SET TASK: Copy out all of the material exactly.

MATERIAL PROVIDED:

______

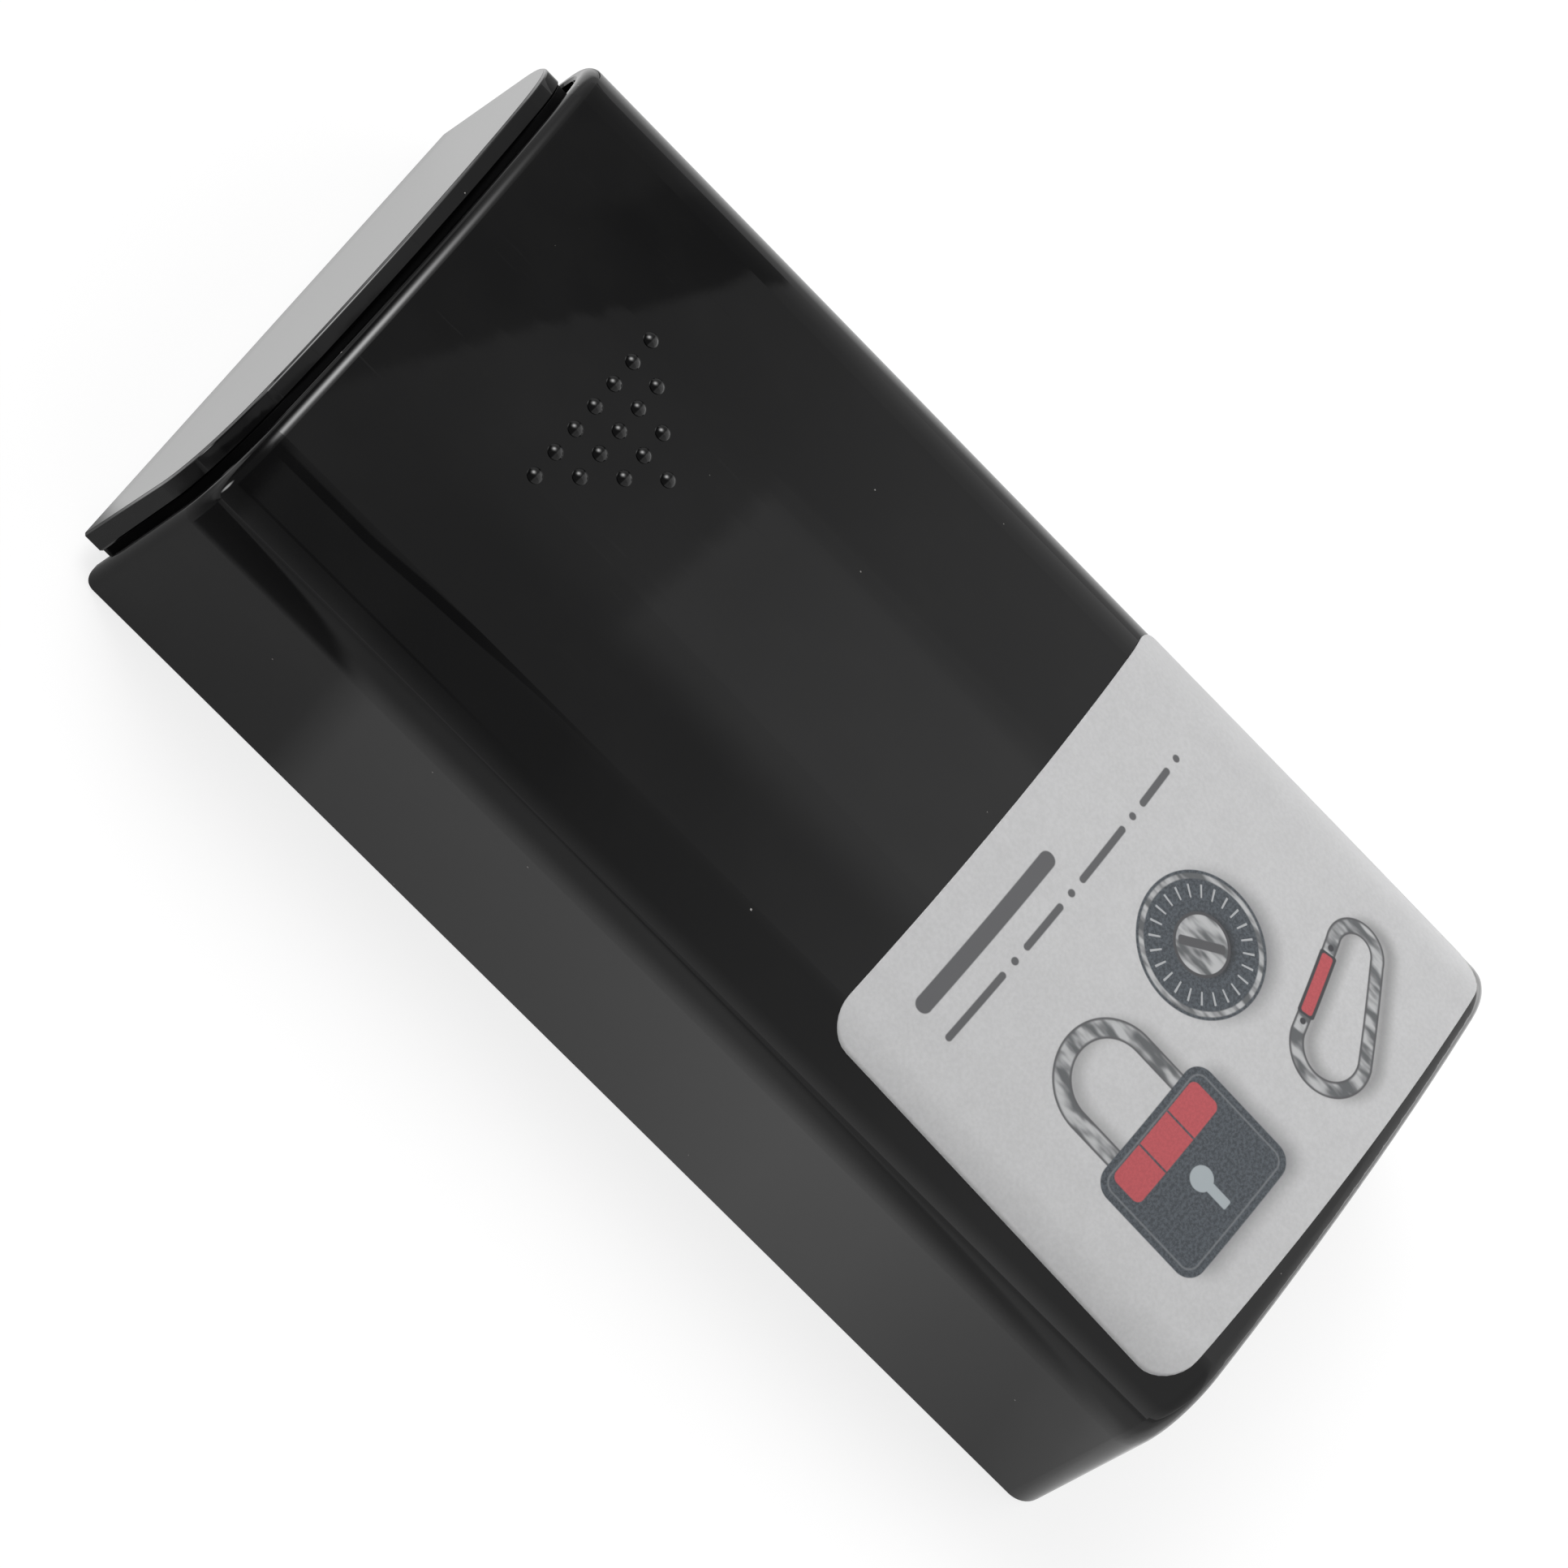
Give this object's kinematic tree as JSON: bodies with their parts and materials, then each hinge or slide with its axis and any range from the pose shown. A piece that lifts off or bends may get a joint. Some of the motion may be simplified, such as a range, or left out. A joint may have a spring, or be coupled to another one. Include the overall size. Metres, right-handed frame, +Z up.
{
  "type": "magnetic key box",
  "caption": "Glossy black two-piece box with a crowned lid that slides off a tray; magnets on the underside hold it to steel and a plain label wraps the lid.",
  "frame": {"origin": "middle of the closed box, on the steel surface that the magnets hold to", "axes": "+X along the box from the tray's end plate to the lid's closed end, the way the lid slides off; +Z up out of the crowned top; +Y across the width"},
  "size_m": [0.123, 0.06, 0.0328],
  "materials": {
    "lid_plastic": "high-gloss moulded black",
    "base_plastic": "glossy moulded black",
    "label_sheet": "satin silver-grey film",
    "ferrite": "ground dark ferrite",
    "adhesive_foam": "white foam tape"
  },
  "bodies": {
    "base": {"base_tray": "base_plastic", "magnet_1": "ferrite", "magnet_2": "ferrite", "magnet_pad_1": "adhesive_foam", "magnet_pad_2": "adhesive_foam"},
    "lid": {"lid_shell": "lid_plastic", "cover_label": "label_sheet"}
  },
  "joints": [
    {"name": "lid_slide", "type": "slide", "parent": "base", "child": "lid", "axis": [1, 0, 0], "range_m": [0, 0.121]}
  ]
}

______

TASK ANSWER:
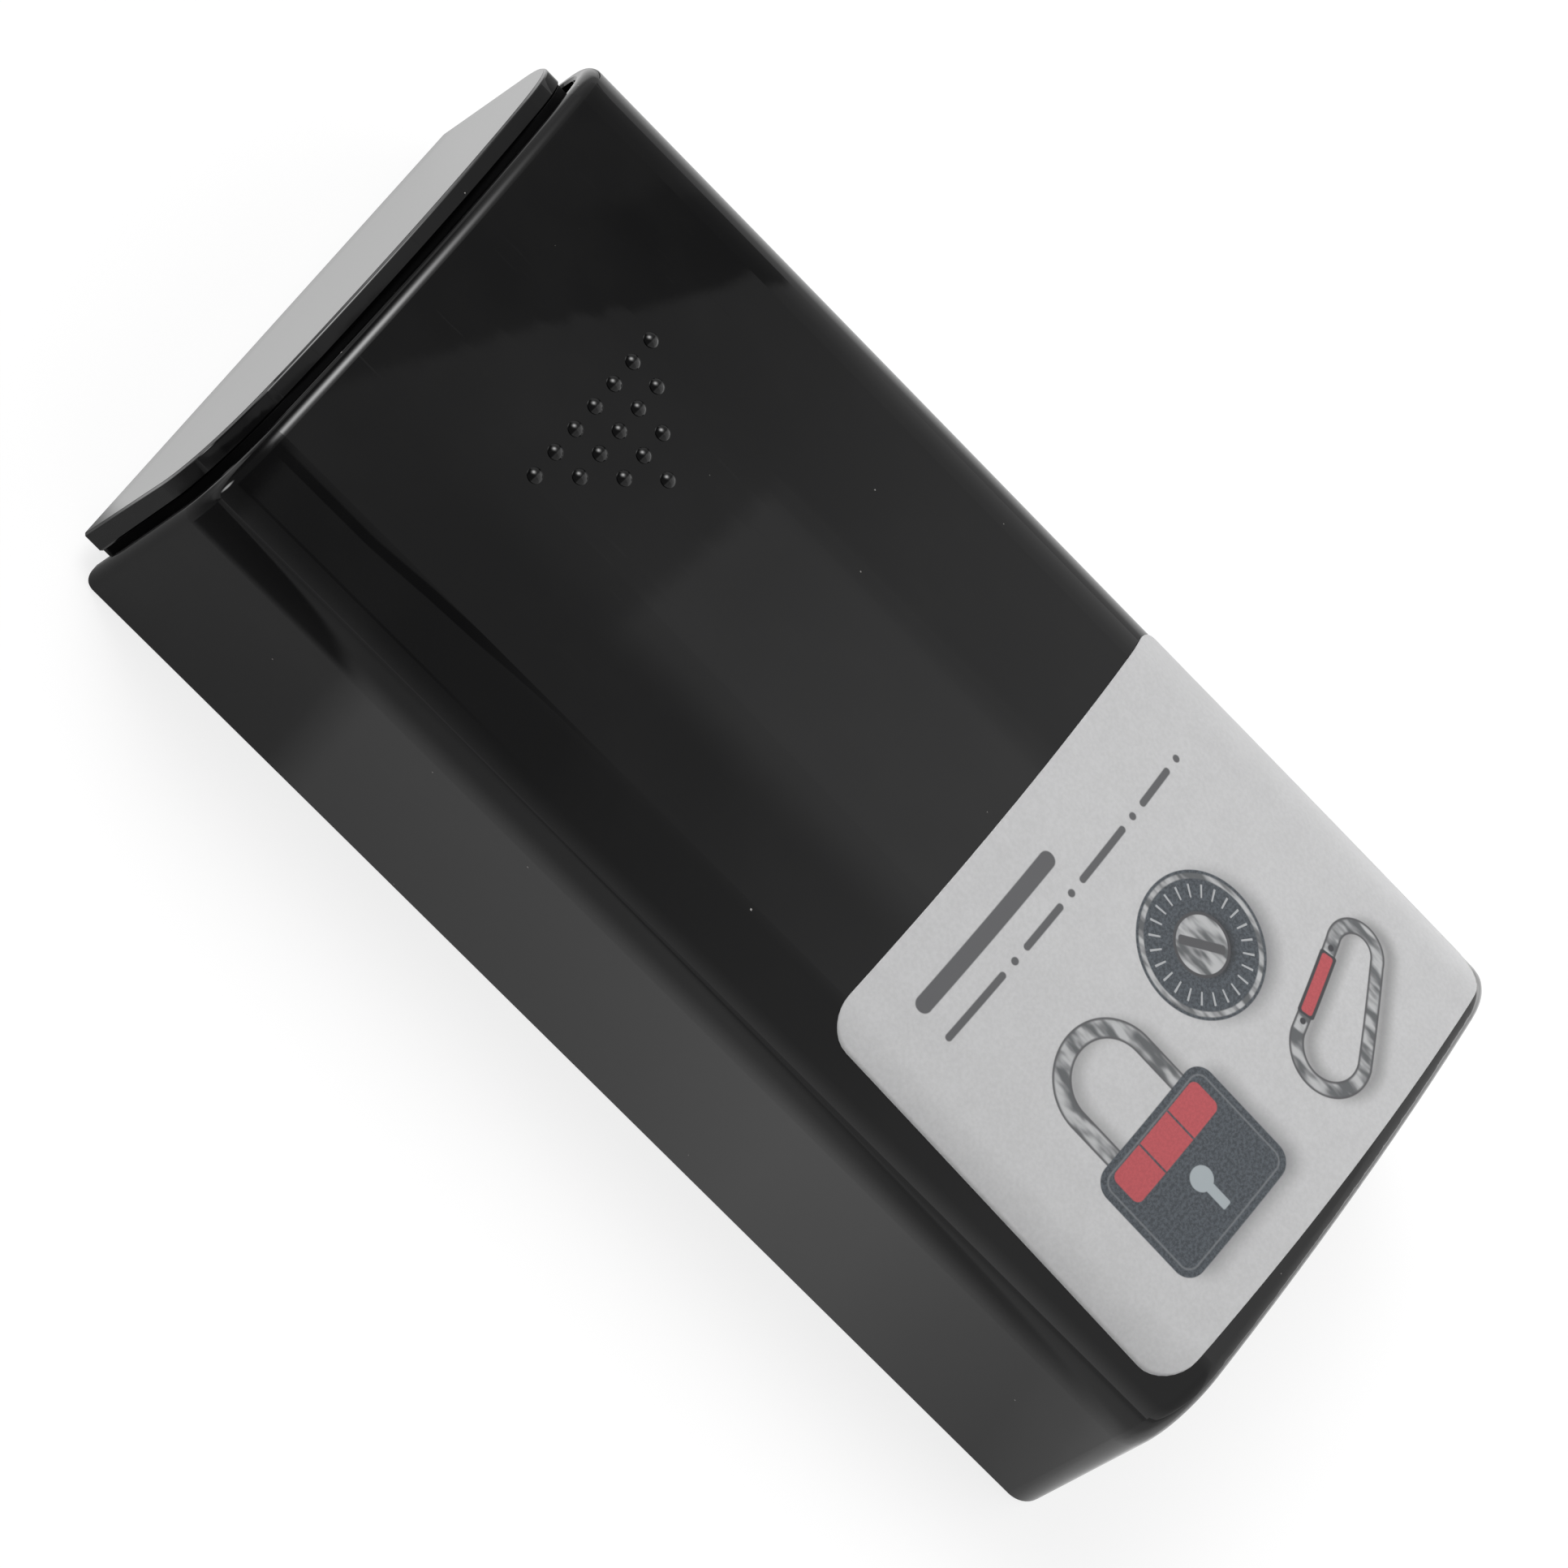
Give this object's kinematic tree as JSON: bodies with their parts and materials, then each hinge or slide with its axis and any range from the pose shown. A piece that lifts off or bends may get a joint. Some of the motion may be simplified, such as a range, or left out. A joint may have a spring, or be coupled to another one. Include the overall size. Metres, right-handed frame, +Z up.
{
  "type": "magnetic key box",
  "caption": "Glossy black two-piece box with a crowned lid that slides off a tray; magnets on the underside hold it to steel and a plain label wraps the lid.",
  "frame": {"origin": "middle of the closed box, on the steel surface that the magnets hold to", "axes": "+X along the box from the tray's end plate to the lid's closed end, the way the lid slides off; +Z up out of the crowned top; +Y across the width"},
  "size_m": [0.123, 0.06, 0.0328],
  "materials": {
    "lid_plastic": "high-gloss moulded black",
    "base_plastic": "glossy moulded black",
    "label_sheet": "satin silver-grey film",
    "ferrite": "ground dark ferrite",
    "adhesive_foam": "white foam tape"
  },
  "bodies": {
    "base": {"base_tray": "base_plastic", "magnet_1": "ferrite", "magnet_2": "ferrite", "magnet_pad_1": "adhesive_foam", "magnet_pad_2": "adhesive_foam"},
    "lid": {"lid_shell": "lid_plastic", "cover_label": "label_sheet"}
  },
  "joints": [
    {"name": "lid_slide", "type": "slide", "parent": "base", "child": "lid", "axis": [1, 0, 0], "range_m": [0, 0.121]}
  ]
}